Basically, you have the ability to "talk" about your model not with the database but with the class model you wrote or generated from a database using Entity Framework. This is achieved by the creation of a combination of XML schema files, code generation, and the ADO.NET Entity Framework APIs. The schema files are used to define a conceptual layer, to be used as a map between the data store and the application. The ADO.NET Entity Framework allows you to write the application that uses classes that are generated from the conceptual schema. Entity Framework then takes care of the rest.

Another important component of Entity Framework that is often used by developers is Language Integrated Query (LINQ). It adds data querying capabilities to .NET languages and extends the language with SQL-like query expressions.

There are three approaches to working with Entity Framework in the project:

  • Database-first: This approach is used when you already have a database that is going to be used as a data source.
  • Model-first: This approach is used when you have no database. First, you draw the model in the Visual Designer and then instruct it to create the database for you with all the tables.
  • Code-first: This approach is used often as it provides a way to write your model in code as classes and instruct Entity Framework to generate the database with objects described in the code.

Key layers of distributed applications

Every application that is going to be used by end users should be designed appropriately as users are expecting to process information from various data sources that might be geographically distributed. They are also expecting this information to be up-to-date and capable of being inflected very fast. Designing such applications is not an easy task and involves integration among different groups of components. Let's review the layers that form a typical distributed application.

The responsibilities in a distributed system can be divided into four layers:

  • The data layer
  • The business logic layer
  • The server layer
  • The user interface layer

The data layer

The data layer is responsible for storing and accessing data and for querying, updating, or deleting this data. This layer includes the logic of data access and store performance that can be a complicated task, especially dealing with a large volume of data distributed among different data sources.

The business logic layer

The business logic layer is responsible for the crucial part of the application: logic that is executed between the client and data layers. Basically, the business logic layer contains the logic of the application. It is the "brain" that coordinates the integration between the data layer that is used for reading and storing the data and the user interface layer that interacts with the client.

The server layer

The server layer is sometimes called a services layer, and that is an accurate term as well. The server layer is responsible for exposing some of the capabilities of the application that can be consumed by other services and used as a data source, for example. This layer works as the interface between our application and the world of other services, which is different from that of the end users.

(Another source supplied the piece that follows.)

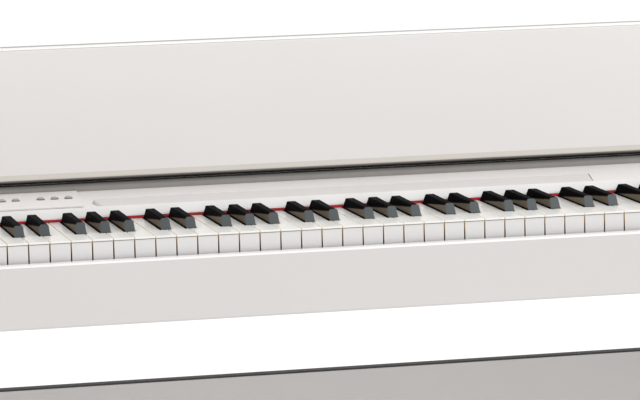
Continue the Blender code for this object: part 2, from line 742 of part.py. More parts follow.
def make_speaker(name, x):
    """A speaker facing down through the bottom board: rim, cone frame and magnet."""
    rim, rise, magnet_low = SPEAKER_RADIUS, SPEAKER_HEIGHT, SPEAKER_HEIGHT * 0.6
    profile = [
        (0, 0), (rim, 0), (rim, SPEAKER_RIM_THICKNESS), (rim - SPEAKER_RIM, SPEAKER_RIM_THICKNESS),
        (SPEAKER_NECK, magnet_low), (SPEAKER_MAGNET, magnet_low), (SPEAKER_MAGNET, rise), (0, rise),
    ]
    at = ((x[0] + x[1]) / 2, KEY_Y + SPEAKER_SETBACK, BOARD_TOP + FIT)
    finish(name, turned(profile, 28), CHASSIS_BLACK, at, smooth=radians(40))


def make_jack_box():
    """A box under the bottom board with two headphone sockets facing the player."""
    front = RAIL_BACK_Y + JACK_BOX_SETBACK
    x = (JACK_BOX_X - JACK_BOX_WIDTH / 2, JACK_BOX_X + JACK_BOX_WIDTH / 2)
    z = (CABINET_BOTTOM - FIT - JACK_BOX_HEIGHT, CABINET_BOTTOM - FIT)
    box = finish("jack_box", block(x, (front, front + JACK_BOX_DEPTH), z), WHITE_PLASTIC)
    bores = bmesh.new()
    for side in (-1, 1):
        centre = (JACK_BOX_X + side * JACK_PITCH / 2, front, (z[0] + z[1]) / 2)
        add_cylinder(bores, centre, JACK_RADIUS, 2 * JACK_HOLE_DEPTH, "Y", 16)
    cut(box, bores, "headphone_bores")


def make_power_inlet():
    """The low-voltage socket inside the back cover."""
    half = INLET_SIZE / 2
    back = BACK_Y - COVER_THICKNESS - FIT
    z = inlet_height()
    inlet = finish(
        "power_inlet",
        block((INLET_X - half, INLET_X + half), (back - INLET_LENGTH, back), (z - half, z + half)),
        CHASSIS_BLACK,
    )
    cut(inlet, cylinder((INLET_X, back, z), INLET_RADIUS, 2 * INLET_HOLE_DEPTH, "Y", 16), "inlet_bore")


# Stand


def make_stand_side(name, x):
    y = KEY_Y + SIDE_SETBACK
    finish(name, block(x, (y, y + SIDE_DEPTH), (FOOT_HEIGHT + FIT, STAND_TOP)), WHITE_LACQUER)


def make_foot(name, x):
    """A long foot under each side of the stand, with rounded upper corners."""
    outline = [(DEPTH / 2, 0), (-DEPTH / 2, 0)]
    outline += arc((-DEPTH / 2 + FOOT_ROUND, FOOT_HEIGHT - FOOT_ROUND), FOOT_ROUND, 180, 90, 5)
    outline += arc((DEPTH / 2 - FOOT_ROUND, FOOT_HEIGHT - FOOT_ROUND), FOOT_ROUND, 90, 0, 5)
    finish(name, prism(outline, "X", x[0], x[1]), WHITE_LACQUER, smooth=radians(35))


def make_stand_boards():
    y = KEY_Y + BACK_BOARD_SETBACK
    x = (-STAND_BETWEEN, STAND_BETWEEN)
    finish(
        "stand_back_board",
        block(x, (y, y + BACK_BOARD_THICKNESS), (BACK_BOARD_TOP - BACK_BOARD_HEIGHT, BACK_BOARD_TOP)),
        BOARD_GREY,
    )
    y = KEY_Y + PEDAL_RAIL_SETBACK
    rail = finish(
        "pedal_rail",
        block(x, (y, y + PEDAL_RAIL_THICKNESS), (PEDAL_RAIL_BOTTOM, PEDAL_RAIL_BOTTOM + PEDAL_RAIL_HEIGHT)),
        WHITE_LACQUER,
    )
    depth = 2 * (ADJUSTER_REACH + ADJUSTER_TRAVEL)
    bore = cylinder(adjuster_place(PEDAL_RAIL_BOTTOM), ADJUSTER_STEM + FIT, depth)
    cut(rail, bore, "adjuster_bore")


def adjuster_place(height):
    return (0, KEY_Y + PEDAL_RAIL_SETBACK + PEDAL_RAIL_THICKNESS / 2, height)


def make_adjuster():
    """The screw foot that keeps the pedal rail from sagging."""
    stem_top = PEDAL_RAIL_BOTTOM + ADJUSTER_REACH - FIT
    r, edge = ADJUSTER_RADIUS, ADJUSTER_EDGE
    profile = [
        (0, 0), (r - edge, 0), (r, edge), (r, ADJUSTER_HEIGHT - edge), (r - edge, ADJUSTER_HEIGHT),
        (ADJUSTER_STEM, ADJUSTER_HEIGHT), (ADJUSTER_STEM, stem_top), (0, stem_top),
    ]
    finish("pedal_adjuster", turned(profile, 24), CHASSIS_BLACK, adjuster_place(0), smooth=radians(35))


# Pedals


def pedal_axis():
    return Vector((0, KEY_Y + PEDAL_RAIL_SETBACK - FIT - SHAFT_FROM_BACK, PEDAL_HEIGHT))


def make_pedal_box():
    """The housing in front of the pedal rail: open below, with a slot for each pedal."""
    back = KEY_Y + PEDAL_RAIL_SETBACK - FIT
    front = back - PEDAL_BOX_DEPTH
    half = PEDAL_BOX_WIDTH / 2
    wall = PEDAL_BOX_WALL
    low, high = PEDAL_BOX_BOTTOM, PEDAL_BOX_BOTTOM + PEDAL_BOX_HEIGHT
    box = finish("pedal_box", block((-half, half), (front, back), (low, high)), WHITE_LACQUER)
    hollow = block((wall - half, half - wall), (front + wall, back - wall), (low - wall, high - wall))
    cut(box, hollow, "pedal_box_hollow")
    slots = bmesh.new()
    reach = PEDAL_LENGTH - PEDAL_BOX_DEPTH
    slot_half = PEDAL_WIDTH / 2 + PEDAL_CLEARANCE
    drop = PEDAL_TRAVEL * PEDAL_BOX_DEPTH / PEDAL_LENGTH
    room = PEDAL_THICKNESS / 2 + PEDAL_CLEARANCE
    z = (PEDAL_HEIGHT - room - drop, PEDAL_HEIGHT + room)
    for i in (-1, 0, 1):
        x = i * PEDAL_PITCH
        bmesh.ops.create_cube(
            slots, size=1,
            matrix=Matrix.Translation((x, front, (z[0] + z[1]) / 2))
            @ Matrix.Diagonal((2 * slot_half, min(reach, 4 * wall), z[1] - z[0], 1)),
        )
    cut(box, slots, "pedal_slots")


def make_pedals():
    """Three brass levers on one shaft, each widening to a round tip."""
    axis = pedal_axis()
    root_half, tip_half = PEDAL_WIDTH / 2, PEDAL_TIP_WIDTH / 2
    back = SHAFT_RADIUS + BOSS_WALL
    tip = arc((0, tip_half - PEDAL_LENGTH), tip_half, 180, 360, 10)
    neck = -PEDAL_BOX_DEPTH - PEDAL_CLEARANCE
    outline = [(-root_half, back), (-root_half, neck)] + tip + [(root_half, neck), (root_half, back)]
    for name, i in (("pedal_soft", -1), ("pedal_sostenuto", 0), ("pedal_damper", 1)):
        at = (i * PEDAL_PITCH, axis.y, axis.z)
        lever = finish(name, prism(outline, "Z", -PEDAL_THICKNESS / 2, PEDAL_THICKNESS / 2), BRASS, at)
        outside = cylinder((0, 0, 0), SHAFT_RADIUS + BOSS_WALL, PEDAL_WIDTH, "X", 20)
        inside = cylinder((0, 0, 0), SHAFT_RADIUS + FIT, 2 * PEDAL_WIDTH, "X", 20)
        boss = finish(f"{name}_boss", outside, BRASS, at)
        bore = finish(f"{name}_bore", inside, BRASS, at)
        for helper, operation in ((boss, "UNION"), (bore, "DIFFERENCE")):
            helper.hide_render = True
            helper.display_type = "WIRE"
            modifier = lever.modifiers.new(helper.name, "BOOLEAN")
            modifier.operation = operation
            modifier.object = helper


def make_pedal_shaft():
    axis = pedal_axis()
    length = PEDAL_BOX_WIDTH - 2 * PEDAL_BOX_WALL - 2 * FIT
    shaft = cylinder((0, 0, 0), SHAFT_RADIUS, length, "X", 20)
    finish("pedal_shaft", shaft, STEEL, axis, smooth=radians(35))


make_bottom_board()
make_front_rail()
both_sides("side_arm", (ARM_INNER, HALF), make_arm)
both_sides("key_block", (KEYBOARD_HALF + BLOCK_CLEARANCE, INSIDE_HALF), make_key_block)
make_rear_cover()
make_top_panel()
make_control_plate()
make_buttons()
make_felt_strip()
make_hinge_rail()
make_lid()
both_sides("lid_pivot_pin", (LID_HALF, HALF), make_pin)
make_keyboard()
make_chassis()
make_circuit_board()
both_sides("speaker", (SPEAKER_X - SPEAKER_RADIUS, SPEAKER_X + SPEAKER_RADIUS), make_speaker)
make_jack_box()
make_power_inlet()
both_sides("stand_side", (STAND_INNER, STAND_OUTER), make_stand_side)
both_sides("stand_foot", (STAND_INNER - FOOT_OVERHANG, STAND_OUTER + FOOT_OVERHANG), make_foot)
make_stand_boards()
make_adjuster()
make_pedal_box()
make_pedals()
make_pedal_shaft()
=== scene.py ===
# %% [markdown]
# # A digital piano on its stand
# The instrument is a white cabinet on two board legs, with 88 keys, a lid of two leaves and three pedals.
# The solids are already measured and packed, so they are loaded first as a fixed frame. Each later step
# either gives a solid its finish, or makes a finer piece that stands for it and moves with the same body.

# %% Load the frame
import json
from math import cos, pi, radians, sin

import bmesh
import bpy
from mathutils import Matrix, Vector

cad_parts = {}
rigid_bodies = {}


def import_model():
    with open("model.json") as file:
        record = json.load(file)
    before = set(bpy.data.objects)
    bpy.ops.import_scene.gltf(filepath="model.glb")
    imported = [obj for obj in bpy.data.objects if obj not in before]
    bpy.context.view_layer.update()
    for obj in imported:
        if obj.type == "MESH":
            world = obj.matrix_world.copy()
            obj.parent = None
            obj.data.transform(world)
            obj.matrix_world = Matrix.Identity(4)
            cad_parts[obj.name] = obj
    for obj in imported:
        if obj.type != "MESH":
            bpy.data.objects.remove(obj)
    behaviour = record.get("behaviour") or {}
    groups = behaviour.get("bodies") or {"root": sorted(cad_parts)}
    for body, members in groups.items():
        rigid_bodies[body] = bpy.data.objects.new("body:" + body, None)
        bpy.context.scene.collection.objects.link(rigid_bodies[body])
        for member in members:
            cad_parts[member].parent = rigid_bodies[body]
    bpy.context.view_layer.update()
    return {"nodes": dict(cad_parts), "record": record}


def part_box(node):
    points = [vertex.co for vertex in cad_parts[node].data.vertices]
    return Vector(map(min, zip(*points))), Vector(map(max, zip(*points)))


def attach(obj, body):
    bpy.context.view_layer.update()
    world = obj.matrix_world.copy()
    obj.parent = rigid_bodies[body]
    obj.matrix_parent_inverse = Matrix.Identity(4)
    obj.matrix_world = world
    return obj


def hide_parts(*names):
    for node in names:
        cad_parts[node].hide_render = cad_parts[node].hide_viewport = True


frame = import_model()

# %% [markdown]
# ## Tools for modelling
# An operator acts on everything selected, and loading leaves the solids selected. So each helper starts by
# deselecting everything. A piece is added at its size and place, and then its place goes into its mesh, so
# that a pattern on Object coordinates lies still on the instrument.

# %% Adding a primitive at its size and place
def deselect():
    """Object mode, with nothing selected."""
    if bpy.context.mode != "OBJECT":
        bpy.ops.object.mode_set(mode="OBJECT")
    bpy.ops.object.select_all(action="DESELECT")


def choose(piece):
    """Selects one object alone and makes it active."""
    deselect()
    piece.select_set(True)
    bpy.context.view_layer.objects.active = piece


def settle(name):
    """Names the active object and puts its place, turn and scale into its mesh."""
    piece = bpy.context.object
    piece.name = name
    bpy.ops.object.transform_apply(location=True, rotation=True, scale=True)
    return piece


def add_box(name, low, high):
    deselect()
    low, high = Vector(low), Vector(high)
    bpy.ops.mesh.primitive_cube_add(size=1, location=(low + high) / 2, scale=high - low)
    return settle(name)


def add_rod(name, centre, radius, length, along="Z", sides=32):
    deselect()
    turn = {"X": (0, pi / 2, 0), "Y": (-pi / 2, 0, 0), "Z": (0, 0, 0)}[along]
    bpy.ops.mesh.primitive_cylinder_add(
        vertices=sides, radius=radius, depth=length, location=centre, rotation=turn
    )
    return settle(name)


# %% Working in edit mode
def edit(piece):
    """Edit mode on one object, with all of it selected."""
    choose(piece)
    bpy.ops.object.mode_set(mode="EDIT")
    bpy.ops.mesh.select_all(action="SELECT")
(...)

The server layer is an extremely important part of every distributed application; its proper design can impact the overall performance of the system as it is responsible for the defining of the collaboration principles between parts of applications and the distribution of load and data. It contains security mechanisms that validate requests as well.

The user interface layer

The user interface layer is the layer that is used by clients interacting with the application. This layer must contain only that part of the system that is responsible for rendering the interface consisting of the data, user interface components, and other things important in the process of interacting between the user and the application.

This layer also has the logic that can be used in the process of adapting the application user interface layer for different form factors, people, cultures, interfaces (such as touchscreens), screen sizes, and resolutions. At the same time, it must be simple and effective and must provide a smooth user experience.

Properly designed user interface design is important; if the user interface is not friendly and experience is not smooth or if the user does not understand how the system works and how it should be used, the application will not be used.